There is a problem with wagons, and that problem is this: For most of America, they are Dork Central.
Some of us — those raised on old Chevy Nomads and five-door BMW M5s — take issue with this. Some people take so much issue, in fact, that they embrace the dorkiness with both arms, driving wagons as a low-level form of civil disobedience. (A friend of mine in San Francisco is currently stuffing a Ford V-8 into his Volvo 245 simply because he thinks it’s funny. He is not wrong.)
Regardless, wagons make sense. For most people, sense-making is not cool. Sense- making is IKEA parking lot and two car seats in back, and no one ever got laid because their cam-lock furniture screamed rebel hellion. (Side note: This is an injustice. Am I the only one who thinks Billy the Bookcase is a sexy mother?)
Blame the moms of the pre-SUV world, many of whom carted their brood around in sensible, dead-eyed land yachts. But the last generation to grow up in wagons — the children of the Reagan administration — is now in its car-buying twenties. The SUV has essentially displaced the wagon as family transport of choice. Into this high-riding, four-wheel-drive fray dives the low-slung 2011 Acura TSX Sport Wagon. And it is most decidedly cool.

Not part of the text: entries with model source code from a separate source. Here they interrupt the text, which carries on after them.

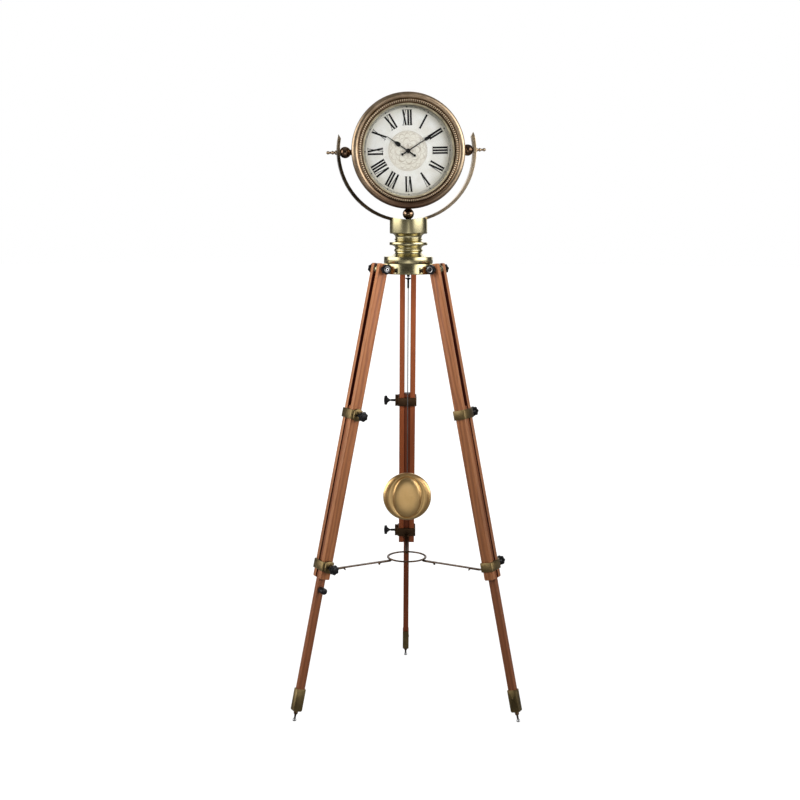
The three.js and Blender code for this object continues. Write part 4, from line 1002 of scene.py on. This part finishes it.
def rosette(made, across, up):
    """The radius in millimetres, and how strongly the rosette is printed at a place."""
    square = made.sum("ADD", made.sum("MULTIPLY", across, across), made.sum("MULTIPLY", up, up))
    radius = made.sum("MULTIPLY", made.sum("SQRT", square), 1000.0)
    angle = made.sum("ARCTAN2", across, up)

    def line(at, half):
        off = made.sum("ABSOLUTE", made.sum("SUBTRACT", radius, at))
        return made.fit(off, half, half + 0.5, 1.0, 0.0)

    def petals(count, inner, length, phase=0.0):
        turn = made.sum("ADD", made.sum("MULTIPLY", angle, count / 2), phase)
        wave = made.sum("POWER", made.sum("ABSOLUTE", made.sum("COSINE", turn)), 0.6)
        edge = made.sum("ADD", made.sum("MULTIPLY", wave, length), inner)
        return made.sum("SUBTRACT", edge, radius)

    outer = made.fit(made.sum("ABSOLUTE", petals(16, 33.0, 8.0)), 0.5, 1.5, 0.75, 0.0)
    middle = made.fit(made.sum("ABSOLUTE", petals(8, 19.0, 10.0, 0.4)), 0.6, 1.6, 0.85, 0.0)
    heart = made.fit(petals(8, 7.0, 9.0), -0.6, 0.8, 0.0, 0.7)
    marks = made.sum("MAXIMUM", made.sum("MAXIMUM", outer, middle), heart)
    for at, half in rosette_rings:
        marks = made.sum("MAXIMUM", marks, made.sum("MULTIPLY", line(at, half), 0.8))
    return radius, marks


# %% Dial material
def dial_finish():
    made = Finish("printed dial")
    into_head = head_frame.inverted()
    upright = made.coordinates(turn=tuple(into_head.to_euler()), place=tuple(into_head.translation))
    apart = made.add("SeparateXYZ", {"Vector": upright}).outputs
    radius, marks = rosette(made, apart["X"], apart["Z"])
    paper = made.ramp(
        made.noise(upright, 30, detail=5),
        (0.3, (0.78, 0.76, 0.69)),
        (0.5, (0.86, 0.85, 0.8)),
        (0.72, (0.92, 0.92, 0.89)),
    )
    stain = made.noise(upright, 9, detail=3)
    paper = made.mixed(made.fit(stain, 0.45, 0.75, 0.0, 0.3), paper, (0.72, 0.68, 0.55))
    # The paper turns darker and more olive towards the rim.
    rim = made.fit(radius, 84.0, 107.0, 0.0, 0.6)
    paper = made.mixed(rim, paper, (0.5, 0.45, 0.29))
    disc = made.fit(radius, 44.0, 47.0, 0.45, 0.0)
    tone = made.mixed(disc, paper, (0.76, 0.7, 0.56))
    fading = made.fit(made.noise(upright, 55, detail=3), 0.35, 0.62, 0.2, 0.75)
    marks = made.sum("MULTIPLY", marks, fading)
    tone = made.mixed(marks, tone, (0.3, 0.21, 0.12))
    made.feed("Base Color", tone)
    made.feed("Roughness", made.fit(stain, 0.3, 0.7, 0.5, 0.68))
    made.relief(made.noise(upright, 700, detail=2), 0.05, 0.0002)
    return made.material


plate_profile = [(4.3, -16.7), (119.7, -16.7), (120.4, -16.5), (120.4, -15.5), (4.3, -15.5)]
plate = turned("printed_dial", plate_profile, sides=160, ring=True)
settled(plate, head_frame @ facing)
fitted(plate, "head", "dial_card", dial_finish(), "dial")
print("dial", round(2 * plate_profile[2][0], 1), "mm across")

# %% [markdown]
# A text object would bring the letters of its own font, and these are taller and narrower. So each
# numeral is drawn from straight pen strokes: a broad downstroke, a thin upstroke and thin serifs.
# They are stood on the numeral ring with their feet to the middle.

# %% Letters of the numerals
numeral_foot, numeral_height = 58.5, 36.0
broad, thin, serif = 4.3, 1.3, 1.2


def stroke(x0, x1, width):
    """A slanted band from x0 at the foot to x1 at the head, as four corners."""
    half, top = width / 2, numeral_height
    return [(x0 - half, 0), (x0 + half, 0), (x1 + half, top), (x1 - half, top)]


def serif_bar(x, width, top):
    low = numeral_height - serif if top else 0
    left, right, high = x - width / 2, x + width / 2, low + serif
    return [(left, low), (right, low), (right, high), (left, high)]


def letter(kind, x):
    if kind == "I":
        return [stroke(x, x, broad), serif_bar(x, 5.8, True), serif_bar(x, 5.8, False)]
    if kind == "V":
        bands = [stroke(x, x - 3.3, broad), stroke(x + 0.6, x + 4, thin)]
        return bands + [serif_bar(x - 3.3, 5.4, True), serif_bar(x + 4, 3.8, True)]
    bands = [stroke(x + 3.2, x - 3.2, broad), stroke(x - 3.4, x + 3.4, thin)]
    ends = ((-3.2, True), (3.4, True), (-3.4, False), (3.2, False))
    return bands + [serif_bar(x + place, 4.8, top) for place, top in ends]


def on_dial(corners, hour, foot_radius):
    """Turn flat corners to their hour, clockwise from the top."""
    turn = -math.radians(30 * hour)
    placed = []
    for x, z in corners:
        z += foot_radius
        side = x * math.cos(turn) - z * math.sin(turn)
        placed.append((side, x * math.sin(turn) + z * math.cos(turn)))
    return placed


# %% Numerals and minute track
letter_widths = {"I": 6.3, "V": 11.4, "X": 11.8}
hours = ["XII", "I", "II", "III", "IV", "V", "VI", "VII", "VIII", "IX", "X", "XI"]
shapes = []
for hour, word in enumerate(hours):
    start = -sum(letter_widths[k] for k in word) / 2
    for kind in word:
        for corners in letter(kind, start + letter_widths[kind] / 2):
            shapes.append(on_dial(corners, hour, numeral_foot))
        start += letter_widths[kind]
minute_mark = ([(-0.2, 0), (0.2, 0), (0.2, 1.7), (-0.2, 1.7)], 99.6)
hour_diamond = ([(0, -1.9), (1.5, 0.6), (0, 3.1), (-1.5, 0.6)], 99.8)
for minute in range(60):
    corners, foot_at = minute_mark if minute % 5 else hour_diamond
    shapes.append(on_dial(corners, minute / 5, foot_at))
track_steps, track_width = 240, 0.35
slope = math.tan(math.pi / track_steps)
for at in (99.2, 101.5):
    inner, outer = at * slope, (at + track_width) * slope
    corners = [(-inner, 0), (inner, 0), (outer, track_width), (-outer, track_width)]
    for i in range(track_steps):
        shapes.append(on_dial(corners, 12 * i / track_steps, at))
print("printed shapes", len(shapes))

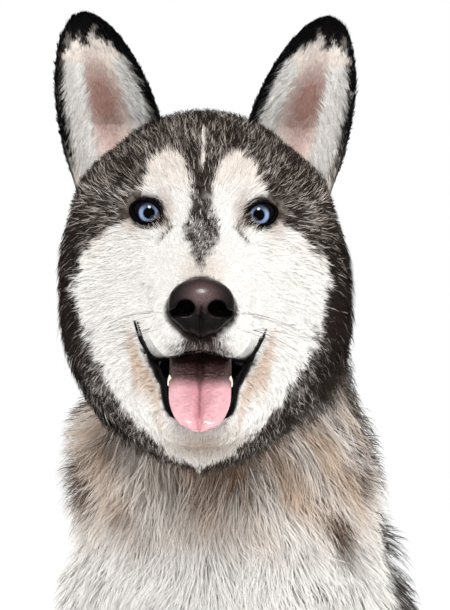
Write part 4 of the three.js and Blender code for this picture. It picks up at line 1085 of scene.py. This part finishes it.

As Honda — Acura’s parent company — tells it, this is an experiment. Wagons haven’t sold well in America for years, and the Big H expects to move just 4,000 TSX Sport Wagons here annually. For perspective, consider that Acura sold 3,824 examples of its MDX SUV in May of 2011 alone. The goal, it seems, is to figure out whether or not Americans will actually pony up for a premium, European-style sport hauler. Because the TSX is essentially a rebadged version of the European Honda Accord, this can be done cheaply, without racking up huge development costs. And because most journalists love wagons — insert obligatory 550-hp Cadillac shout-out here — Acura was virtually guaranteed positive press.
Good-looking, fun-to-drive wagons are thin on the ground in this country, and we should be glad the TSX five-door exists.
The best part is, the TSX wagon deserves it. For $31,820, you get a good-looking hauler that offers a spacious, modern interior and a strong, efficient powertrain. The TSX sedan’s 2.3-liter, 201-hp four is the only engine choice. It comes bolted to a five-speed automatic and cranks out a respectable 22/30 mpg city/highway. As with the TSX four-door, the back seat is comfortable for full-size adults and the chassis is a nimble, corner-dancing companion on winding roads. You tend to forget that the TSX’s ample rump is there, so willingly does the car bound and leap over twisty pavement.
Still, every wagon is defined by its wayback, and this one is no exception. The rear cargo area will swallow 61 cubic feet of stuff with the seats folded, 26 with them up. The rear load floor is flat, and there are tie-down points out the wazoo. Thanks to all the rear glass, visibility is even decent. You could ask for more than this, but you’d probably be asking too much.
There are negatives: You don’t get access to the TSX sedan’s excellent 3.5-liter, 280-hp V-6. This pays off in fuel economy, but sometimes leaves you wanting for low-end grunt. For cost reasons, there is no manual-transmission option, no available all-wheel-drive. And if you live outside a major metro area, you will probably have to special-order a car; with just a few thousand Sport Wagons allocated for U.S. consumption, rural dealers are unlikely to stock them.
All in all, though, none of that really matters. Good-looking, fun-to-drive wagons are thin on the ground in this country, and we should be glad the TSX five-door exists. Honda’s grand experiment will likely fail — crossovers and small SUVs are too hip now to be replaced by such a subtle beast — but that’s beside the point. Several thousand people are going to buy these things, forgetting what wagons once were and dwelling instead on what they could be. If the rest of the country doesn’t get it, that’s just their loss.
WIRED An affordable, thoroughly modern hauler that doesn’t make you feel like Clark Griswold. Chassis dances. Looks the business. Just $1,350 more than its sedan counterpart.
TIRED No manual transmission. Nav system is frustratingly unintuitive. Your mother will probably like it.